Daryl: The final art print was superb! I love how it turned out. Honestly, the color changes in CMYK kinda ticked me off. It’s an inferiority complex I have developed after I deal a lot of hardships in color and visual acuity. Everything is a learning process and this one taught me a lot on how not to rage-quit after trying to fix the color for the 352nd time.
Doodle Arts: Any rituals you have when you do art?
Daryl: I get my morning coffee, enjoy my 30-minute chill under the sun, and sacrifice a chicken to Cthulhu to bless me with an art block-free day while listening to psychedelic rock and ska music. In general, there’s nothing much things I do other than the usual fiddling with my ray guns and trying to rebuild my micro particle accelerator. Oh wait, I thought this was the Mad Science Today interview. It gets my gears going.
Doodle Arts: Between your style and technique, how else do you want to grow as an artist?

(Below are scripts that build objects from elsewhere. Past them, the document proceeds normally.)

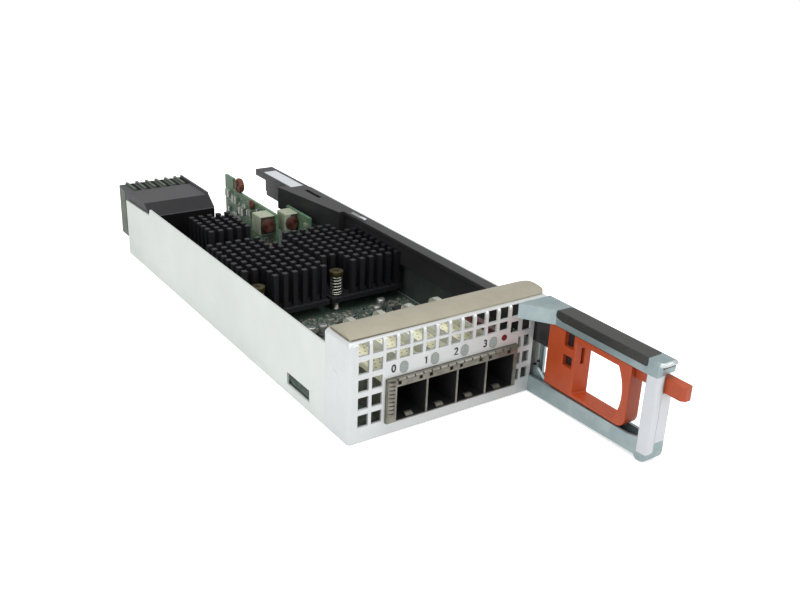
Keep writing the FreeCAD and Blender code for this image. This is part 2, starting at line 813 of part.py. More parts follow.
def build_light_pipe(name, inset, level, hump, lens):
    """A clear bar that runs back from its lens over the cage, over a rounded hump and down to its lamp."""
    body = new_body(name)
    middle = from_left(inset)
    foot = f"{BOARD_TOP} + led_height"
    inner = f"{hump} - pipe_thickness"
    pad(body, "bar", "x", f"{middle} - pipe_width / 2", "pipe_width", [
        ("sheet", f"{level} - pipe_thickness / 2"),
        ("pipe_leg - 3 * pipe_thickness", f"{level} - pipe_thickness / 2"),
        ("pipe_leg - 2 * pipe_thickness", inner),
        ("pipe_leg - pipe_thickness / 2", inner),
        ("pipe_leg - pipe_thickness / 2", foot),
        ("pipe_leg + pipe_thickness / 2", foot),
        ("pipe_leg + pipe_thickness / 2", hump, "pipe_thickness"),
        ("pipe_leg - 2.5 * pipe_thickness", hump, "pipe_thickness"),
        ("pipe_leg - 3.5 * pipe_thickness", f"{level} + pipe_thickness / 2"),
        ("sheet", f"{level} + pipe_thickness / 2"),
    ])
    pad(body, "lens", "y", "-lens_proud", "sheet + lens_proud", lens)


def build_light_pipes():
    lamps = []
    insets = [f"lens_inset + {order} * lens_pitch" for order in range(int(number("port_count")))]
    for order, inset in enumerate(insets):
        lens = rectangle(from_left(f"{inset} - lens_width / 2"), from_left(f"{inset} + lens_width / 2"),
                         "lens_level - lens_height / 2", "lens_level + lens_height / 2", "lens_corner")
        build_light_pipe(f"light_pipe_{order}", inset, "lens_level", "pipe_hump", lens)
    build_light_pipe("fault_light_pipe", "fault_inset", "fault_level", "fault_hump",
                     (from_left("fault_inset"), "fault_level", "fault_radius"))
    for order, inset in enumerate(insets + ["fault_inset"]):
        lamps.append(block(f"lamp_{order}", from_left(f"{inset} - led_size / 2"),
                           from_left(f"{inset} + led_size / 2"), "pipe_leg - led_size / 2",
                           "pipe_leg + led_size / 2", BOARD_TOP, f"{BOARD_TOP} + led_height"))
    grouped("board_leds", lamps)


# Heat sinks


def build_heat_sink(name, left, front, across, along, low, top, counts, corners):
    """A base plate with a field of square pins, made by crossed grooves. The corners named are cleared of
    pins and drilled for a spring screw."""
    body = new_body(name)
    columns, rows = counts
    edge = "(pin_width / 2 + sink_margin)"
    near = f"({left}) - {edge}"
    far = f"({left}) + ({columns} - 1) * {across} + {edge}"
    start = f"({front}) - {edge}"
    end = f"({front}) + ({rows} - 1) * {along} + {edge}"
    base_top = f"{low} + sink_base"
    pad(body, "base", "z", low, "sink_base", rectangle(from_left(near), from_left(far), start, end))
    pad(body, "pin_block", "z", base_top, f"{top} - ({base_top})", rectangle(
        from_left(f"({left}) - pin_width / 2"), from_left(f"{far} - sink_margin"),
        f"({front}) - pin_width / 2", f"{end} - sink_margin"))
    height = f"{top} - ({base_top})"
    first = pocket(body, "groove", "z", base_top, height, rectangle(
        from_left(f"({left}) + pin_width / 2"), from_left(f"({left}) + {across} - pin_width / 2"),
        start, end))
    repeat(body, "grooves", first, "x", across, f"{columns} - 1")
    second = pocket(body, "cross_groove", "z", base_top, height, rectangle(
        from_left(near), from_left(far), f"({front}) + pin_width / 2",
        f"({front}) + {along} - pin_width / 2"))
    repeat(body, "cross_grooves", second, "y", along, f"{rows} - 1")
    clear_across = f"({edge} + (notch_pins - 0.5) * {across})"
    clear_along = f"({edge} + (notch_pins - 0.5) * {along})"
    for order, (u, v) in enumerate(corners):
        sides = (near, f"{near} + {clear_across}") if u < 0 else (f"{far} - {clear_across}", far)
        ends = (start, f"{start} + {clear_along}") if v < 0 else (f"{end} - {clear_along}", end)
        pocket(body, f"corner_{order}", "z", base_top, height,
               rectangle(from_left(sides[0]), from_left(sides[1]), *ends))
    if corners:
        holes = [(*corner_place(left, front, across, along, counts, corner), "screw_hole_radius")
                 for corner in corners]
        pocket(body, "screw_holes", "z", low, "sink_base", *holes)


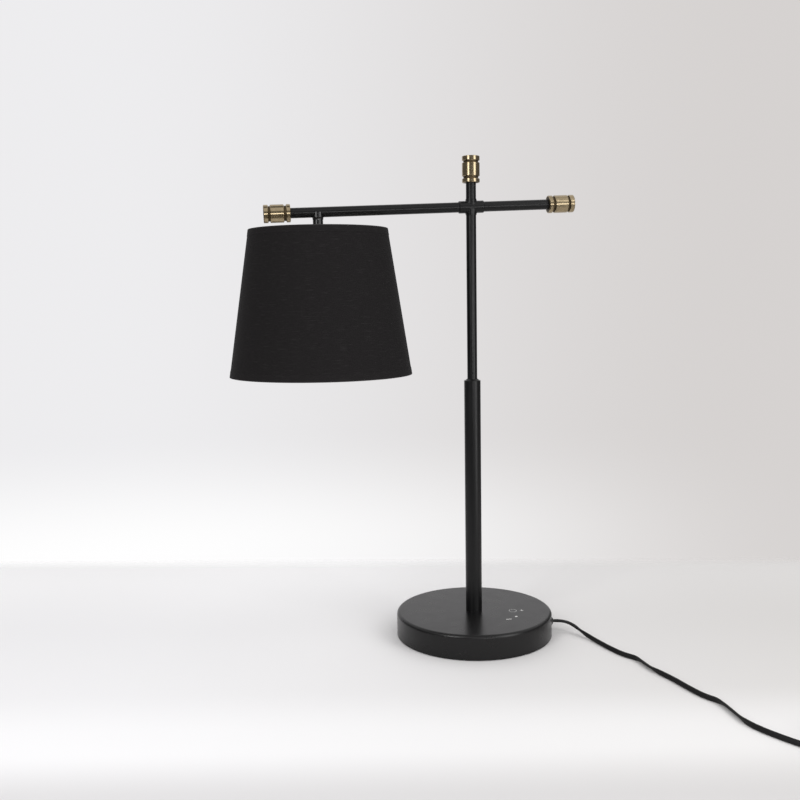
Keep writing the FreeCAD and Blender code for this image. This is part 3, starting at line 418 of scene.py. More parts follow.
# %% Carry the section along the route
CORD_THICK = 3.1 * MM
SECTION_POINTS = 20
NECK_SHARE = 0.52      # half height of the groove between the cores, against a core's radius
NECK_REACH = 0.75      # the groove's half width, against the distance from the middle to a core
ROLL_AT = [            # distance from the base, degrees
    (0.0, 0), (0.025, 8), (0.060, 100), (0.128, 118), (0.150, 32), (0.165, 34), (0.190, 112),
    (0.258, 118), (0.280, 44), (0.306, 42), (0.332, 112), (0.385, 116), (0.440, 180), (10.0, 180),
]


def section():
    core = CORD_THICK / 2
    middle = (CORD_WIDTH - CORD_THICK) / 2
    out = []
    for k in range(SECTION_POINTS):
        a = math.tau * (k + 0.5) / SECTION_POINTS
        x = math.cos(a) * core + (middle if math.cos(a) > 0 else -middle)
        y = math.sin(a) * core
        if abs(x) < middle * NECK_REACH:
            y = math.copysign(core * NECK_SHARE, y)
        out.append((x, y))
    return out


def roll_at(distance):
    for (d0, r0), (d1, r1) in zip(ROLL_AT, ROLL_AT[1:]):
        if distance <= d1:
            t = (distance - d0) / (d1 - d0)
            return math.radians(r0 + (r1 - r0) * t * t * (3 - 2 * t))
    return 0.0


def flat_cord(name, line):
    """A tube with the flat cord's section along a line of points."""
    ring = section()
    verts = []
    walked = 0.0
    for k, p in enumerate(line):
        ahead = line[min(k + 1, len(line) - 1)] - line[max(k - 1, 0)]
        ahead.normalize()
        side = ahead.cross(Vector((0, 0, 1))).normalized()
        up = side.cross(ahead).normalized()
        if k:
            walked += (p - line[k - 1]).length
        roll = roll_at(walked)
        across = side * math.cos(roll) + up * math.sin(roll)
        over = up * math.cos(roll) - side * math.sin(roll)
        for x, y in ring:
            verts.append(p + across * x + over * y)
    n = len(ring)
    faces = []
    for k in range(len(line) - 1):
        for i in range(n):
            j = (i + 1) % n
            faces.append((k * n + i, k * n + j, (k + 1) * n + j, (k + 1) * n + i))
    faces.append(tuple(reversed(range(n))))
    faces.append(tuple((len(line) - 1) * n + i for i in range(n)))
    mesh = bpy.data.meshes.new(name)
    mesh.from_pydata(verts, [], faces)
    piece = bpy.data.objects.new(name, mesh)
    bpy.context.scene.collection.objects.link(piece)
    only(piece)
    bpy.ops.object.mode_set(mode="EDIT")
    bpy.ops.mesh.select_all(action="SELECT")
    bpy.ops.mesh.normals_make_consistent(inside=False)
    bpy.ops.object.mode_set(mode="OBJECT")
    return smooth(piece, angle=50)


cord = flat_cord("flex", cord_line)
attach(cord, "stand")
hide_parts("mains_cord", "cord_coil", "plug_lead")

# %% [markdown]
# ## Black powder coat
#
# Powder coat is a dull black with a very fine orange peel. The peel is a small bump from noise, and
# the shine is broken a little by a second, larger noise so that the highlights don't look like
# plastic.

# %% Powder coat and lacquer
MARK_INK = (0.80, 0.79, 0.77)
MARK_EDGE = 0.15 * MM
MINUS_AT, MINUS_SIZE = (33.0 * MM, -44.4 * MM), (6.5 * MM, 1.5 * MM)
DOT_AT, DOT_R = (44.3 * MM, -36.5 * MM), 1.6 * MM
PLUS_AT, PLUS_LONG, PLUS_LINE = (57.1 * MM, -15.3 * MM), 4.4 * MM, 0.7 * MM
RING_AT, RING_R, RING_LINE = (45.8 * MM, -14.8 * MM), 4.6 * MM, 0.35 * MM
RING_GAP = 3.0 * MM
MARKS_FROM, MARKS_TO = 0.5 * MM, 0.1 * MM      # below the cover's top, so that only the top is printed
PEEL_DEPTH = 0.03 * MM
GRAIN_LIGHTENS = 1.3


def touch_marks(finish):
    """The printed marks of the dimmer, as a mask: a minus, a dot, a plus and an open ring with a bar."""
    x, y, z = finish.split(finish.place)

    def within(distance, half):
        return 1.0 - distance.step(half - MARK_EDGE, half + MARK_EDGE)

    def bar(at, size):
        return within((x - at[0]).absolute(), size[0] / 2) * within((y - at[1]).absolute(), size[1] / 2)

    def distance_to(at):
        dx, dy = x - at[0], y - at[1]
        return (dx * dx + dy * dy).root()

    minus = bar(MINUS_AT, MINUS_SIZE)
    dot = within(distance_to(DOT_AT), DOT_R)
    plus = bar(PLUS_AT, (PLUS_LONG, PLUS_LINE)).larger(bar(PLUS_AT, (PLUS_LINE, PLUS_LONG)))
    ring_top = (RING_AT[0], RING_AT[1] + RING_R)
    ring = within((distance_to(RING_AT) - RING_R).absolute(), RING_LINE / 2)
    ring = ring * (1.0 - bar(ring_top, (RING_GAP, RING_GAP)))
    ring = ring.larger(bar(ring_top, (RING_LINE, RING_GAP)))
    cover_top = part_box("base_cover")[1].z
    on_top = z.step(cover_top - MARKS_FROM, cover_top - MARKS_TO)
    return minus.larger(dot).larger(plus).larger(ring) * on_top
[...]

Daryl: I totally believe that I got stuck with the comical side of things with a little bit of dark humor. I tend to look at things in a laid-back, slightly optimistic manner. I mean it’s great, but I have to work more on the content of my work. I need to think more of something that would reach more people—a wider demographic that makes them easily relate to what I’m trying to express.
Doodle Arts: As a pen warrior, where do you think your art can take you? What will you fight for?
Daryl: As I learn to focus on the present times where I get to inspire people, create new things, and stay happy while practicing my discipline, I no longer look far ahead. I used to dream to become one of the big boys in Blizzard, Ubisoft, Wizards of the Coast, Bethesda, or even maybe Pixar. Suddently, I figured out that I don’t have to be at the tippity top of my game to be happy. I’m confident that I will arrive to a safe and prosperous place if I keep going to that one direction. I will continue to fight for freedom from the monsters of our thoughts. They are the distractions that are responsible for diverting our sights from what is fundamentally important.
Doodle Arts: You draw energy from broccolis. Can you give up broccolis for world peace?
Daryl: Without broccoli, there is no world peace!